The newest Healthy Living store represents a fresh approach to pharmacy care that offers a unique experience throughout the entire store, according to Giancamilli.

“It provides an opportunity to bridge the gap in patient care by providing greater support and accessibility to disease state management and disease prevention,” he says.

One of the most notable features of the new store is the Rexall Healthy Living patient interactive terminal. This device’s touch-screen technology enables customers to browse and look up information on general health topics, disease conditions, prescriptions and over-the-counter products. For example, when the barcode of an ­O-T-C item is scanned, the terminal delivers information on the product and its use.

Equally important to Katz’ effort to create what it calls a patient-centric store is the way that the Healthy Living pharmacies operate.

The pharmacies offer all the standard Rexall services, ranging from its Rexall Reminder Ready program, which notifies a pharmacist when a patient’s prescription is up for renewal and calls the customer to let him or her know the prescription can be picked up, to MedsCheck, a service that reviews all of a patient’s medications to confirm their suitability and uncover possible adverse interactions.
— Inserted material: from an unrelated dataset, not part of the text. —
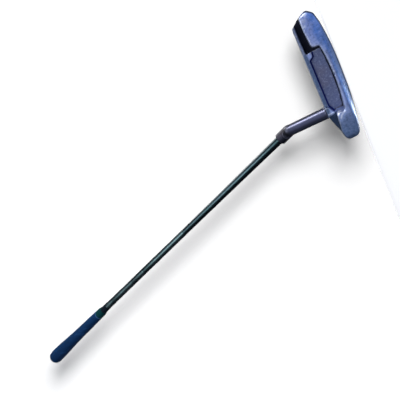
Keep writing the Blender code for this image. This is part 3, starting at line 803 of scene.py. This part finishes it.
# The paper behind the club leans back a little, so that the club's soft shadow on it stays
# about as far from the club all along the shaft.
shaft_plane = MOUTH_Y - camera.location.y
behind = Vector((0, 1, 0)) / shaft_plane - PAPER_RECEDE * ahead
paper_centre = camera.location + behind / behind.length_squared
paper_lamp_place = camera.location + up * LAMP_RISE
lamp_height = (paper_centre - paper_lamp_place).dot(behind.normalized())
paper = sheet("backdrop", paper_centre, -behind, backdrop_surface(paper_lamp_place, lamp_height))
floor = sheet("floor", (0, 0, FLOOR_Z), (0, 0, 1), plain_surface("floor_paper", FLOOR_GLOW, FLOOR_PAINT))


# Light

world = bpy.data.worlds.new("world")
world.use_nodes = True
world_tree = world.node_tree
background = world_tree.nodes["Background"]


def blend_sky(source, low, high, dark, light):
    """A colour that runs from dark to light as a number goes from low to high."""
    share, colours = world_tree.nodes.new("ShaderNodeMapRange"), world_tree.nodes.new("ShaderNodeMix")
    share.interpolation_type = "SMOOTHSTEP"
    colours.data_type = "RGBA"
    share.inputs["From Min"].default_value, share.inputs["From Max"].default_value = low, high
    world_tree.links.new(source, share.inputs["Value"])
    world_tree.links.new(share.outputs["Result"], colours.inputs["Factor"])
    for socket, colour in ((6, dark), (7, light)):  # the colour sockets A and B
        if isinstance(colour, bpy.types.NodeSocket):
            world_tree.links.new(colour, colours.inputs[socket])
        else:
            colours.inputs[socket].default_value = (*colour, 1)
    return colours.outputs[2]


# Bluish light from the rear and from the toe's side, and little from the heel's side and the face's side.
# The camera sees a plain pale colour instead.
way, parts = world_tree.nodes.new("ShaderNodeTexCoord"), world_tree.nodes.new("ShaderNodeSeparateXYZ")
world_tree.links.new(way.outputs["Generated"], parts.inputs[0])
sky = blend_sky(parts.outputs["Z"], -0.4, 0.4, (0.2, 0.3, 0.58), (0.38, 0.4, 0.54))
sky = blend_sky(parts.outputs["X"], -0.65, 0.15, (0.05, 0.06, 0.085), sky)
sky = blend_sky(parts.outputs["Y"], -0.45, 0.3, sky, (0.03, 0.035, 0.045))
seen = world_tree.nodes.new("ShaderNodeLightPath")
sky = blend_sky(seen.outputs["Is Camera Ray"], 0, 1, sky, (0.93, 0.94, 0.96))
world_tree.links.new(sky, background.inputs["Color"])
background.inputs["Strength"].default_value = 1
bpy.context.scene.world = world


def group(name, *items):
    """A collection that limits what a lamp lights, or what throws shadows in its light."""
    found = bpy.data.collections.new(name)
    for item in items:
        found.objects.link(item)
    return found


club_group = group("lit_club", *club, floor)
blocker_group = group("shading_club", *club, floor)
paper_group = group("lit_paper", paper)
shadow_group = group("paper_shade", *club)
but_shaft_group = group("lit_but_shaft", head, neck, band, grip, *hidden, floor)
shaft_group = group("lit_shaft", shaft)
grip_group = group("lit_grip", grip)
neck_group = group("lit_neck", neck)
head_group = group("lit_head", head)
glint_group = group("glinting", head)


def softbox(name, place, target, size, power, colour=(1, 1, 1), lit=club_group, shaded_by=blocker_group):
    data = bpy.data.lights.new(name, "AREA")
    data.shape = "RECTANGLE"
    data.size, data.size_y = size
    data.energy = power
    data.color = colour
    item = link(bpy.data.objects.new(name, data))
    place = Vector(place)
    turn = (Vector(target) - place).to_track_quat("-Z", "Y").to_matrix().to_4x4()
    item.matrix_world = Matrix.Translation(place) @ turn
    item.visible_camera = False
    item.light_linking.receiver_collection = lit
    item.light_linking.blocker_collection = shaded_by


def paper_lamp(name, radius, energy):
    """Lights only the backdrop, with no falloff, so that the club's shadow on it is even."""
    data = bpy.data.lights.new(name, "POINT")
    data.shadow_soft_size = radius
    data.energy = energy
    data.use_nodes = True
    falloff = data.node_tree.nodes.new("ShaderNodeLightFalloff")
    falloff.inputs["Strength"].default_value = 10
    data.node_tree.links.new(falloff.outputs["Constant"], data.node_tree.nodes["Emission"].inputs["Strength"])
    item = link(bpy.data.objects.new(name, data))
    item.location = paper_lamp_place
    item.visible_camera = False
    item.light_linking.receiver_collection = paper_group
    item.light_linking.blocker_collection = shadow_group


# The strips show as highlights: toe_strip on all but the shaft, the shaft's own three from its foot up, and neck_strip
softbox("toe_strip", (0.62, -0.24, 0.12), (-0.03, 0, 0.05), (0.07, 0.7), 3.4, lit=but_shaft_group)
shaft_strips = (((0.22, -0.78, 0.68), 5), ((-0.03, -0.6, 1.06), 1.2), ((-0.28, -0.43, 1.44), 0.5))
for number, (place, power) in enumerate(shaft_strips):
    softbox(f"shaft_strip_{number}", place, (-0.15, 0.02, 0.38), (0.26, 0.45), power, (0.8, 1, 1), lit=shaft_group)
softbox("sky", (0.25, -0.55, 0.75), (-0.1, 0.01, 0.35), (0.7, 0.5), 4, (0.8, 0.88, 1))
softbox("back_fill", (-1.1, 0.3, 0.8), (-0.1, 0.0, 0.3), (0.8, 0.8), 1.6, lit=grip_group)
softbox("front", (0.75, 0.75, 0.95), (-0.1, 0.0, 0.3), (0.9, 0.9), 16)
softbox("neck_strip", (0.6, -0.34, 0.2), (-0.04, 0.01, 0.06), (0.12, 0.5), 1.5, (0.9, 0.92, 1), lit=neck_group)
softbox("head_card", (-0.24, -0.76, 0.16), (0, 0, 0.01), (0.35, 0.3), 0.3, (0.85, 0.92, 1), lit=head_group)
# From under the floor, which therefore doesn't block it: the bright line along the sole's edge
under_sole, sole_edge = (-0.2, -0.07, -0.29), (-0.038, -0.01, 0.002)
softbox("sole_glint", under_sole, sole_edge, (0.03, 0.12), 0.34, lit=glint_group, shaded_by=shadow_group)
paper_lamp("paper_light_narrow", 75 * MM, 76)
paper_lamp("paper_light_wide", 165 * MM, 54)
In addition, the Rexall Healthy Living pharmacies offer some new services, including an antibiotic follow-up program that provides patients with adherence reminders; Hemocode, a blood test that helps identify food that may be causing digestive or other health issues; and Bpro, an advanced blood pressure test that measures the central aortic systolic pressure.

Immediately adjacent to the pharmacy is a presentation of diabetes-related merchandise, convenient for pharmacists’ explanations and serving as the gateway to the store’s healthy living section.
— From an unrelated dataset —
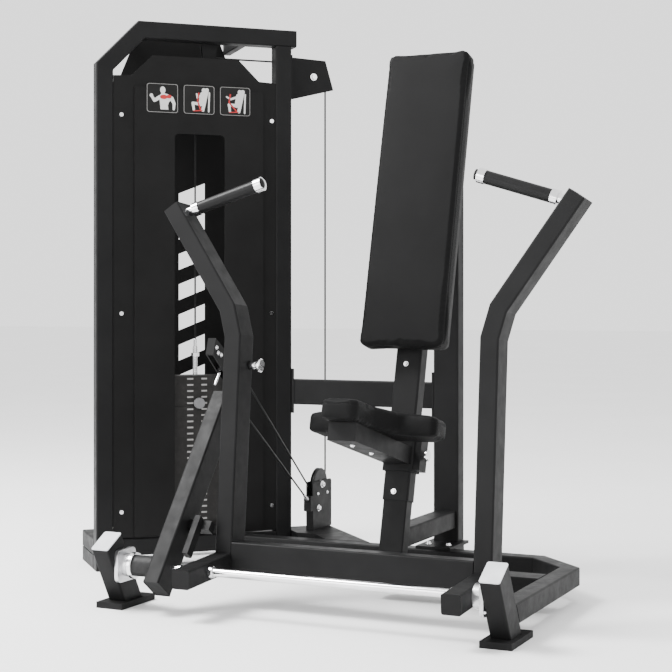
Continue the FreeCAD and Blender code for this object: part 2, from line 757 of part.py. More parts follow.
def lever():
    half, deep = dim.lever_wide / 2, dim.lever_deep / 2
    bar = tube("lever_bar", "z", (0, 0), dim.lever_wide, dim.lever_deep, dim.lever_low, dim.lever_high)
    bore = rod("lever_bore", "x", (0, 0), -100, 100, dim.shaft_radius)
    cap = tube("lever_end", "z", (0, 0), dim.lever_wide, dim.lever_deep, dim.lever_high, dim.lever_high + 3, wall=None)
    sub_part("lever_tube", "lever", cut("lever_bored", bar, bore), cap)
    # the pulley block: two plates and an end web, in line with the cable
    corners = ((272, 691), (258, 648), (370, 552), (402, 556), (410, 588), (392, 612))
    outline = [lever_point(y, z) for y, z in corners]
    gap = dim.pulley_thick / 2 + 1
    sides = bracket_pair("block_side", "x", outline, 0, gap, 4)
    web_points = ((272, 691), (258, 648), (262, 644.6), (276, 687.6))
    web = prism("block_web", "x", [lever_point(y, z) for y, z in web_points], -gap, gap)
    pulley_y, pulley_z = lever_point(dim.lever_pulley_y, dim.lever_pulley_z)
    pin = rod("block_pin", "x", (pulley_y, pulley_z), -gap, gap, 6)
    tie_y, tie_z = lever_point(322, 608)
    crossbar = rod("block_crossbar", "x", (tie_y, tie_z), -gap, gap, 9)
    sub_part("lever_pulley_block", "lever", fuse("pulley_block", *sides, web, pin, crossbar))
    tie = rod("tie_bar_rod", "z", (0, tie_y), dim.lever_high + 3, tie_z - 9, 4)
    sub_part("lever_tie_rod", "lever", tie)
    # stop bar and its pin tie the lever to the left arm
    hub_right = dim.hub_left + dim.hub_long
    shell = rod("hub_shell", "x", (0, 0), dim.hub_left, hub_right, dim.hub_radius)
    hole = rod("hub_hole", "x", (0, 0), dim.hub_left - 1, hub_right + 1, dim.shaft_radius)
    sub_part("hub_sleeve", "arm", cut("hub", shell, hole))
    link = box("link_plate", (43, 59), (-12, 14), (40, 150))
    block = box("link_block", (23, 85), (6, 30), (120, 146))
    sub_part("link_bar", "lever", fuse("link", link, block))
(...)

Meanwhile, the front of the store has been compartmentalized into four color-coded zones for easy navigation.

The first of those areas that a shopper sees after entering the store is the Dermatological Skin­care Center. Simply dubbed Derm and offset by blue signage, the skin care center offers customers skin analysis using the company’s Dermo Analyzer, which is said to be the first tool of its kind ever employed in Canada.

The customer-centric theme is also evidenced in the skin care center’s Wet Play Station, a large, modern sink that lets customers wash up after testing skin care and cosmetic products.

While the Derm section offers a range of prestige brands, the cosmetics in the rest of the store’s beauty area are primarily the popular and middle-market brands on which the company has historically focused.

Executives explain that other brands in the front end have been carefully edited so that they will offer patients the best likely outcomes.

Vice president of merchandising Ken Malone stresses that this paring down of the mix does not mean that customers have been denied choice. The large space allocated to each section allows the presentation of expanded selections for most categories, he says.

The first aid section, for example, carries 50% more SKUs than a traditional Rexall store, the diet offering is 120% larger, and the nutraceutical and sports nutrition selections are three times bigger than the traditional offering.

Meanwhile, the generous space lets the company use other tools to help customers make decisions on which product is right for their needs. In the orthotics department, for instance, a customer can stand on a device that will demonstrate the type of foot support that is needed.

Also, over 200 signboards throughout the store provide shoppers with health advice.
“We wanted to both inform and inspire,” vice president of marketing Denise Darragh says about the approach the company took in developing its customer communication strategy throughout the store. “We know most customers are keen to acquire information on health issues, but we did not want to appear to be too heavy handed.

“In the average household, the key member concerned with the health of all the family members is mom. That is true at the three main stages of life,” she says. “So our messages are directed not just at the young mothers and the ‘soccer moms’ but also at the baby-boomer moms, now likely part of the sandwich generation with parents as well as children to be concerned about, and the senior moms dealing with aging issues.”